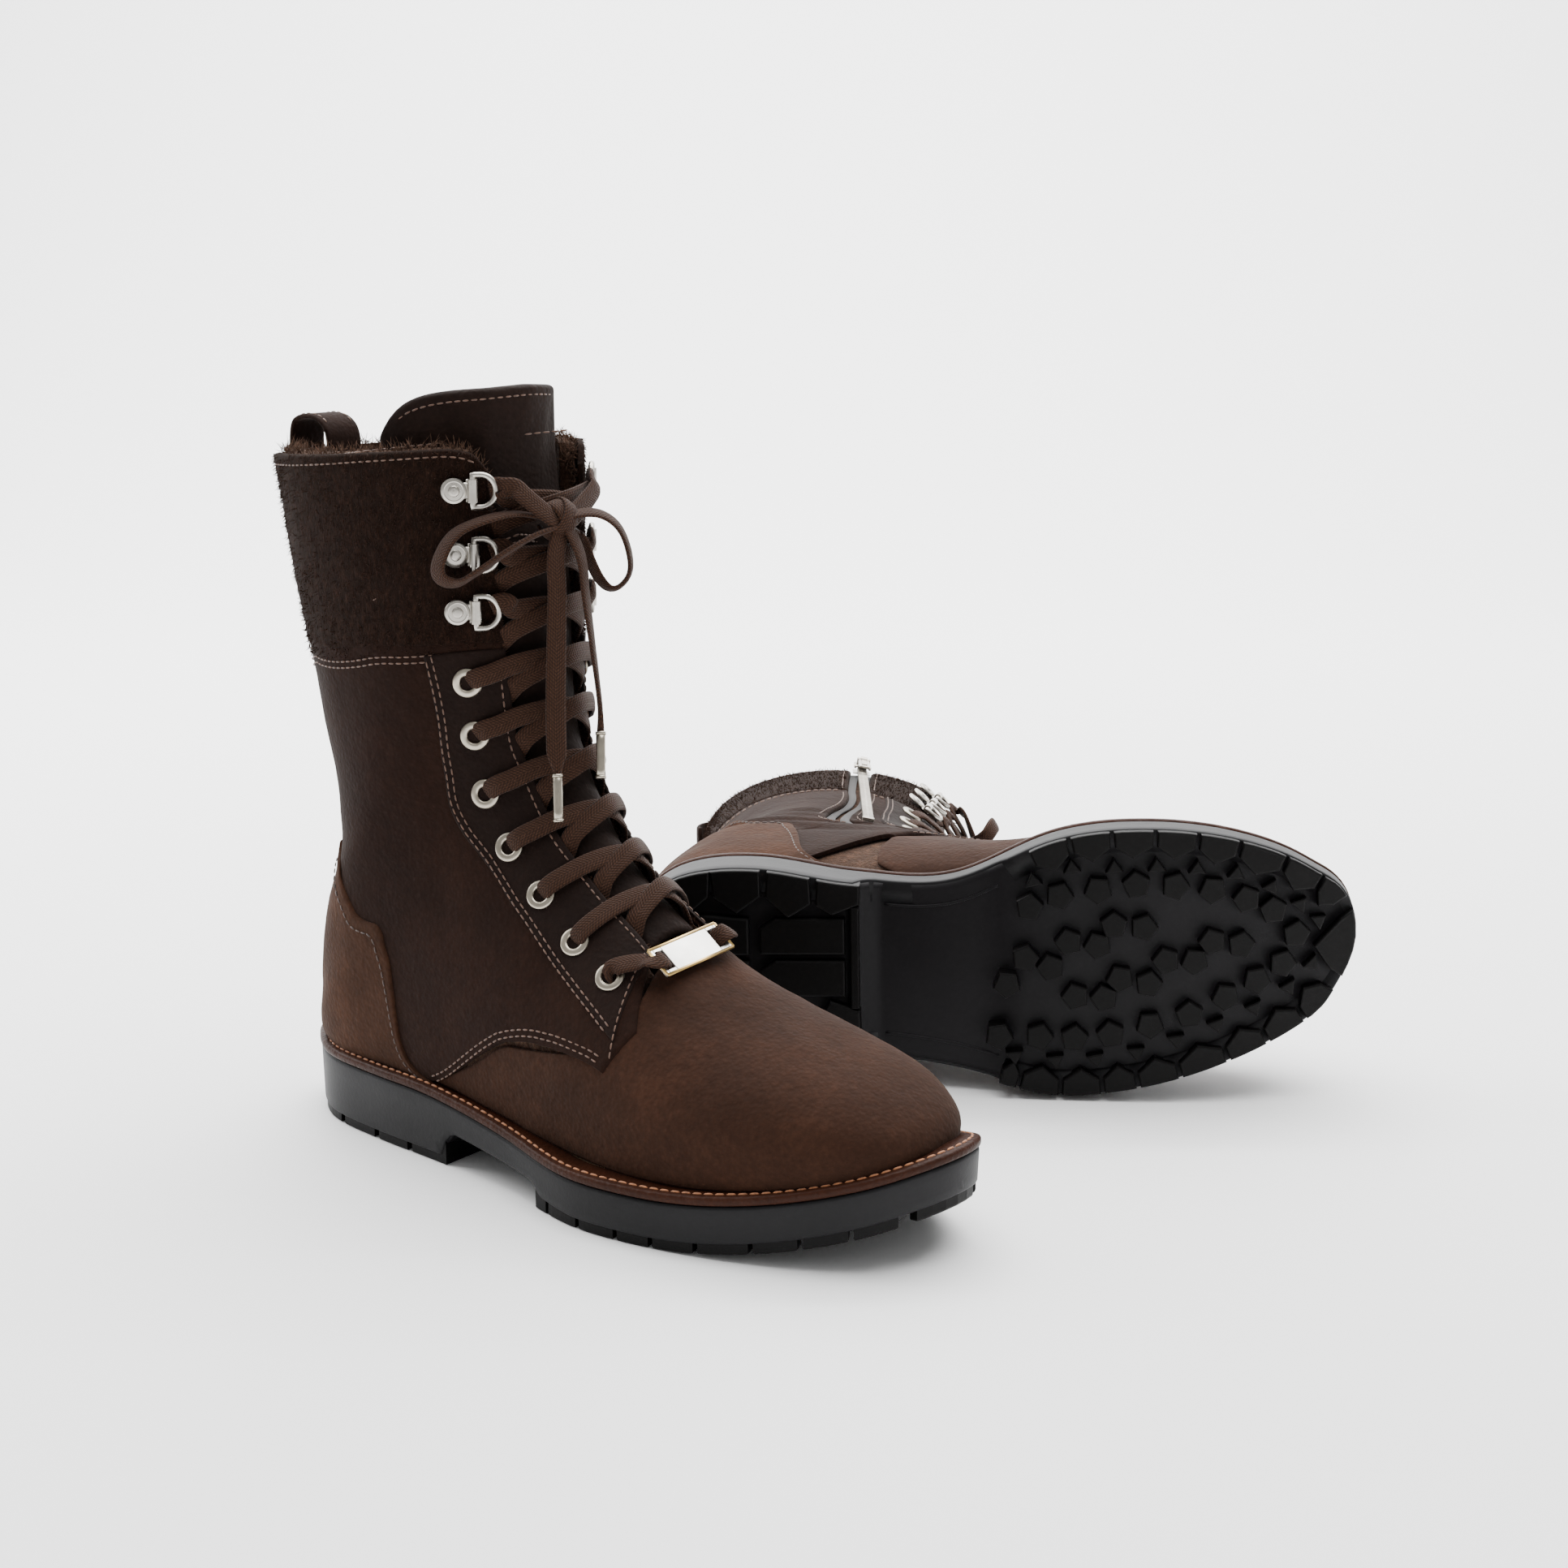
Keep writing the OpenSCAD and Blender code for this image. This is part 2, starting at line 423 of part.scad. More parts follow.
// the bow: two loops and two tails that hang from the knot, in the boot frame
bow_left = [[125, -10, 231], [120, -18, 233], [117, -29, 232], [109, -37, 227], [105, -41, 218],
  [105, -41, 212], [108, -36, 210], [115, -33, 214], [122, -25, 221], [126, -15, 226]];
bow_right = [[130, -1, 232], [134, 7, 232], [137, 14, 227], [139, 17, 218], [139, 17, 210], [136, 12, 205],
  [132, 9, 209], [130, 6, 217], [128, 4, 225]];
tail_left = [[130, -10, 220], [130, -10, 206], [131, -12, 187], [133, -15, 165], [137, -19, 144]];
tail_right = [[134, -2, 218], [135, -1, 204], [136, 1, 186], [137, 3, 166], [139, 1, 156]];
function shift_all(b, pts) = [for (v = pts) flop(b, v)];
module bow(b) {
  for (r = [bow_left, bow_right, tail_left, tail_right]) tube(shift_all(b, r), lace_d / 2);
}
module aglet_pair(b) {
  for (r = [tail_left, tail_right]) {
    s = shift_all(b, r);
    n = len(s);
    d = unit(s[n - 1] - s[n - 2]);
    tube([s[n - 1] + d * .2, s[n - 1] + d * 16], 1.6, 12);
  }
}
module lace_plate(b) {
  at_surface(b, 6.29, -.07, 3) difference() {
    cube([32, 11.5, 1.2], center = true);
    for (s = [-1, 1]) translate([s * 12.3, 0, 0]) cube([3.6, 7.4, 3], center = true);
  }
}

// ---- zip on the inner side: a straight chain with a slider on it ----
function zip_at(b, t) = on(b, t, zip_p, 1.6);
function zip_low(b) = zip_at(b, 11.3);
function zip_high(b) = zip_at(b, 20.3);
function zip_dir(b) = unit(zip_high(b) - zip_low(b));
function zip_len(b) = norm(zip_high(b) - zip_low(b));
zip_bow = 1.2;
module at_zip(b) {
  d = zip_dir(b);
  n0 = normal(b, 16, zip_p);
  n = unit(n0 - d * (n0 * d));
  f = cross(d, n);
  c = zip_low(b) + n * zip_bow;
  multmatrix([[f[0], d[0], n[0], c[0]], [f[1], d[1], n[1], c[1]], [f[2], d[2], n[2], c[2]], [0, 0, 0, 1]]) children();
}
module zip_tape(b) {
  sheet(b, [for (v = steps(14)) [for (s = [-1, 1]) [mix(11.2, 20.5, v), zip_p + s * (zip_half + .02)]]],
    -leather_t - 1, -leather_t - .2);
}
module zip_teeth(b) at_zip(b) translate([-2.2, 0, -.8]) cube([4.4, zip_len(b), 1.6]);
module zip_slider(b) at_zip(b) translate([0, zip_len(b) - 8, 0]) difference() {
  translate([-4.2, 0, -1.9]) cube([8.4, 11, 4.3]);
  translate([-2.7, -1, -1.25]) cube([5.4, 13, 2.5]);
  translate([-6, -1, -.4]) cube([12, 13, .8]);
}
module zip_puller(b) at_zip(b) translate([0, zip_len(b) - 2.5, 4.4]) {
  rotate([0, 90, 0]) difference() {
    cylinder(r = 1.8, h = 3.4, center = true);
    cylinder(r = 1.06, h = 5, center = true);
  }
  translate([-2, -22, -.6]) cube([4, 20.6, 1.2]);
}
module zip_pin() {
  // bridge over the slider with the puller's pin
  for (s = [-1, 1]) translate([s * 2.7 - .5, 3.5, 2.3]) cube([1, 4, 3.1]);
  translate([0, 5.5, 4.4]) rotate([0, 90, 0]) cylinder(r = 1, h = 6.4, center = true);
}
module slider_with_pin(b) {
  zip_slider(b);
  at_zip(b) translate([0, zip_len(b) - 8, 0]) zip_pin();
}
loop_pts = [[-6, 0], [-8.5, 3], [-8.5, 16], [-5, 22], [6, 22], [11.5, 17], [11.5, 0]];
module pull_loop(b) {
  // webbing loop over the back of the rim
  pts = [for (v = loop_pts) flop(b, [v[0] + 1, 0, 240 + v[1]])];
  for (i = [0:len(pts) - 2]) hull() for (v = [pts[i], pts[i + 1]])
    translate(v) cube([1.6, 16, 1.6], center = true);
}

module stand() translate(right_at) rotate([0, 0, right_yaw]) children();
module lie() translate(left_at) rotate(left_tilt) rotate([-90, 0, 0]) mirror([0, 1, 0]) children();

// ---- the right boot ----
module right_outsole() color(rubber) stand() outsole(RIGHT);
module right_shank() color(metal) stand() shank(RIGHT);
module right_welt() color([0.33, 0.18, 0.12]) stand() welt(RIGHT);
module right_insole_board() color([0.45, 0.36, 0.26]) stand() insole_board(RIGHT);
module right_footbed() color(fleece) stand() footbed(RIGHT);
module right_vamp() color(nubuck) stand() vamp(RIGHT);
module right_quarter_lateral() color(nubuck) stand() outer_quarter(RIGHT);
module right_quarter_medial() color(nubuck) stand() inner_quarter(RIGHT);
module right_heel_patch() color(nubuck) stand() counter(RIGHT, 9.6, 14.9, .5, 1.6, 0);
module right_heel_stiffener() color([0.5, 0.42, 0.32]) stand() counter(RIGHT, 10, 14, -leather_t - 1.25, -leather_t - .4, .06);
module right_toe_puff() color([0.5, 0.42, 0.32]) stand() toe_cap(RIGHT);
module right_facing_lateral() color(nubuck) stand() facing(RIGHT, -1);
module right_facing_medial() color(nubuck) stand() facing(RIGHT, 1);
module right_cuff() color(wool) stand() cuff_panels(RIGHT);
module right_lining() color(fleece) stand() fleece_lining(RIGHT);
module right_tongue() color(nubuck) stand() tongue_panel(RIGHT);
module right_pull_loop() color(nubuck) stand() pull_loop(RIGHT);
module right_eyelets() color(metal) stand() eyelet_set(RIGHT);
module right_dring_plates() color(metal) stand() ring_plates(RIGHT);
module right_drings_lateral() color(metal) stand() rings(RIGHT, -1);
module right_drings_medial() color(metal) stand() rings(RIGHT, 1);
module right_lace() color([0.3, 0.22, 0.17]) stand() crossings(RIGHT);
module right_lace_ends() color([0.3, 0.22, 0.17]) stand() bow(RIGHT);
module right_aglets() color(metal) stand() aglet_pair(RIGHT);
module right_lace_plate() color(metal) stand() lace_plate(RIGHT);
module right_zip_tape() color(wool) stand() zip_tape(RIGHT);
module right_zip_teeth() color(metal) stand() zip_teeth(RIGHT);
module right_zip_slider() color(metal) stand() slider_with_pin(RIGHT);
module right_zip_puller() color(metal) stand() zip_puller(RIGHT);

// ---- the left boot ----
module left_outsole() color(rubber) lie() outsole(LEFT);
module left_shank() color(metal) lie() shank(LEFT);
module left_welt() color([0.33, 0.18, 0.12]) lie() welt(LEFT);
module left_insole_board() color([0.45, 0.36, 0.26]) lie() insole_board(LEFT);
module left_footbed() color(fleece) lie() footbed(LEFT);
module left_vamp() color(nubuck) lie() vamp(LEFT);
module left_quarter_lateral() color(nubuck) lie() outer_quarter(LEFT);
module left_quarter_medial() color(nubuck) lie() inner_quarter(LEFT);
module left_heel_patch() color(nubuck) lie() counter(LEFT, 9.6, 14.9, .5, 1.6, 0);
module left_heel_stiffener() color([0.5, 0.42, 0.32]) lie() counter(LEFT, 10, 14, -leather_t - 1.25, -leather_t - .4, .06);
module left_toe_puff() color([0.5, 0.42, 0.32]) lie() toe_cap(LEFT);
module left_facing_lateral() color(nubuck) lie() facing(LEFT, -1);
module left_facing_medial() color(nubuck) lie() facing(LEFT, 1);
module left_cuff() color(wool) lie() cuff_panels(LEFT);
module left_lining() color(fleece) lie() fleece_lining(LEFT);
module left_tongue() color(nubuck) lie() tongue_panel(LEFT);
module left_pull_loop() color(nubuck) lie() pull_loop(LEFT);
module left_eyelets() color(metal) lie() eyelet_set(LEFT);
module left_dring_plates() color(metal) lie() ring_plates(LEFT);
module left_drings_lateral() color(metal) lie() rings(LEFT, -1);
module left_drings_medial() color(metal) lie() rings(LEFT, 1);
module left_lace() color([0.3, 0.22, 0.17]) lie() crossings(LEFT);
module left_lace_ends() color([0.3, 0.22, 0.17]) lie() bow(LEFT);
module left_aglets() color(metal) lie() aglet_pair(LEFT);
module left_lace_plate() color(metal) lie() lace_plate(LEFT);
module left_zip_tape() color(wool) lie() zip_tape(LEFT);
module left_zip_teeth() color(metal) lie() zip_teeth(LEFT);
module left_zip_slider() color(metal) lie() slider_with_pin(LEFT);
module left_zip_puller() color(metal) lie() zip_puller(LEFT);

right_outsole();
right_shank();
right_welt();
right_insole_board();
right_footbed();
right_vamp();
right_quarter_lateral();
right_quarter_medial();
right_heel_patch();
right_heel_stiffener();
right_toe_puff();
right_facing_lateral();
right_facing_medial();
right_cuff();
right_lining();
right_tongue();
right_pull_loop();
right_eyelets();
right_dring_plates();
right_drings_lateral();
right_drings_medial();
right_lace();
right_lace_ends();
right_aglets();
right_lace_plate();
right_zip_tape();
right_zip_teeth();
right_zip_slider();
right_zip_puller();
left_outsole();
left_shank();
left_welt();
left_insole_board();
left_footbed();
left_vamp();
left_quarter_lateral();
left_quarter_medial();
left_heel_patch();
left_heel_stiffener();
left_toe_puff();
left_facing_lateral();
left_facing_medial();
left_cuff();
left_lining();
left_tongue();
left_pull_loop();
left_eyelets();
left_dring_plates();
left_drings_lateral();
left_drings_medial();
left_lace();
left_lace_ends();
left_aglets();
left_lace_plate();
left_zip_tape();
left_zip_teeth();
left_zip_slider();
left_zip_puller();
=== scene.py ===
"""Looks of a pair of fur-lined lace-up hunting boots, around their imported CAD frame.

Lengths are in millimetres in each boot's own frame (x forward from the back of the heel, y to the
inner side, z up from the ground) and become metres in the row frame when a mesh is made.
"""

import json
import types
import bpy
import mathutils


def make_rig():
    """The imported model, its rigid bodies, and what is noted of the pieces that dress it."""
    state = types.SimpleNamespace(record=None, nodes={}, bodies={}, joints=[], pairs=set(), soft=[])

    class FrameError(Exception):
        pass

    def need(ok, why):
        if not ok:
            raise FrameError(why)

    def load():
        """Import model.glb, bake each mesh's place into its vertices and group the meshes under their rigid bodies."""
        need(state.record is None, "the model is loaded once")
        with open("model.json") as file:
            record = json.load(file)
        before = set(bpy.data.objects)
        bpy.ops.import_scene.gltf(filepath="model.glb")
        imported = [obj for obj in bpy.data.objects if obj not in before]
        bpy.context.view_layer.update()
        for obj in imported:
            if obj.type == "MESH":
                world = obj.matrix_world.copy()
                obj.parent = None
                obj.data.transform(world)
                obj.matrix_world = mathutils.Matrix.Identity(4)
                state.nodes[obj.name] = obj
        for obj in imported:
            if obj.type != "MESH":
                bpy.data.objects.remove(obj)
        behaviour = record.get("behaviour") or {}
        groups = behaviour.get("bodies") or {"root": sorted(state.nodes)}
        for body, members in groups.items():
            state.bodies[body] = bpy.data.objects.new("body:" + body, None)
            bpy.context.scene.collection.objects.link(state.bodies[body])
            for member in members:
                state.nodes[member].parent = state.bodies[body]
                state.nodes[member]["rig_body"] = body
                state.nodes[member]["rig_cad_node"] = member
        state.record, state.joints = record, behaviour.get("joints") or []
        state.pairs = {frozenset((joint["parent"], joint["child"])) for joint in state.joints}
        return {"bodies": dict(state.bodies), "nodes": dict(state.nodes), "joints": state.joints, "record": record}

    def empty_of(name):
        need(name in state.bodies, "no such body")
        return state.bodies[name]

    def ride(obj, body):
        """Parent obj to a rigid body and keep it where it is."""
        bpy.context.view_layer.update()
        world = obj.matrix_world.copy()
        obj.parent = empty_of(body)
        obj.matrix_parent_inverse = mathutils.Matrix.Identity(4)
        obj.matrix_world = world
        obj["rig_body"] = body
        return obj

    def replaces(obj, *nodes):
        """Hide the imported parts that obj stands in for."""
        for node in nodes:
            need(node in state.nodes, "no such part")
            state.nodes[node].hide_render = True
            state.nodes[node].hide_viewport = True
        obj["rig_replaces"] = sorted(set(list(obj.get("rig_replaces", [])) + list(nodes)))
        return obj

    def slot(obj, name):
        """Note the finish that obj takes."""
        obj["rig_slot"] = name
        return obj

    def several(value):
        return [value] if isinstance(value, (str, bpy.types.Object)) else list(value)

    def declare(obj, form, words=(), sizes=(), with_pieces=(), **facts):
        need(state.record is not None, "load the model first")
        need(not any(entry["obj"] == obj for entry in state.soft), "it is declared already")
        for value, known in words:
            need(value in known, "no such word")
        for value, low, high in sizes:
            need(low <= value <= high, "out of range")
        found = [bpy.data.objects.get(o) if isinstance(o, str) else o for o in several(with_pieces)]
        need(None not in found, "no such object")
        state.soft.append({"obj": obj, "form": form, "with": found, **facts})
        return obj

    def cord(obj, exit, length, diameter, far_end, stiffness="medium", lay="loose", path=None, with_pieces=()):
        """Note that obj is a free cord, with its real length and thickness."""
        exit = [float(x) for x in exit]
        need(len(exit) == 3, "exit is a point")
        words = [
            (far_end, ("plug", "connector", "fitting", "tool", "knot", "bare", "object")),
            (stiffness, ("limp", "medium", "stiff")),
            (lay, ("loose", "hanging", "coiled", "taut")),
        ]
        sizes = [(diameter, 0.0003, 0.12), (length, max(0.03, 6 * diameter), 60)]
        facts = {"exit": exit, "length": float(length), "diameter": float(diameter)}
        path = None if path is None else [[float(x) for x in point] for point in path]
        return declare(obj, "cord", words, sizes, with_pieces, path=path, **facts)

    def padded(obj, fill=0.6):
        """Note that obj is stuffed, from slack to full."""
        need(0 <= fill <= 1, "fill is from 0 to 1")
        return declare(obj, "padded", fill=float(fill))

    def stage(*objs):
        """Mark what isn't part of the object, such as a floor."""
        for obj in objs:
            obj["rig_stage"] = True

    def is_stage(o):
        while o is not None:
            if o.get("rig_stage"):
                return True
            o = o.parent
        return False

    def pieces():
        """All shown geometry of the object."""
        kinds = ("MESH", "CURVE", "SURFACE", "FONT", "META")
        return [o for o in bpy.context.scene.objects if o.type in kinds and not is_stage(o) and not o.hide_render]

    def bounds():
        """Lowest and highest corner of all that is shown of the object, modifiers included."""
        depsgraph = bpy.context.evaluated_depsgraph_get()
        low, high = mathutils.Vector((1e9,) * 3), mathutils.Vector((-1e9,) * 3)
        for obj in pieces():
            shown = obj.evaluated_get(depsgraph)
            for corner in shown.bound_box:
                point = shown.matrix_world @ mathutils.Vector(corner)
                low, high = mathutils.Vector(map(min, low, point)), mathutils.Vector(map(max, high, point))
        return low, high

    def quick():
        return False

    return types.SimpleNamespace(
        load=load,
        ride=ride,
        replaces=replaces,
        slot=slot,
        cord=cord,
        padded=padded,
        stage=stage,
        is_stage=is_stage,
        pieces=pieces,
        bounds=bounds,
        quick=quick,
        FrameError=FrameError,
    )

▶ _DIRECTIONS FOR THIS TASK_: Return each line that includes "else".

▶ _FULL RESPONSE_:
        return [value] if isinstance(value, (str, bpy.types.Object)) else list(value)
        found = [bpy.data.objects.get(o) if isinstance(o, str) else o for o in several(with_pieces)]
        path = None if path is None else [[float(x) for x in point] for point in path]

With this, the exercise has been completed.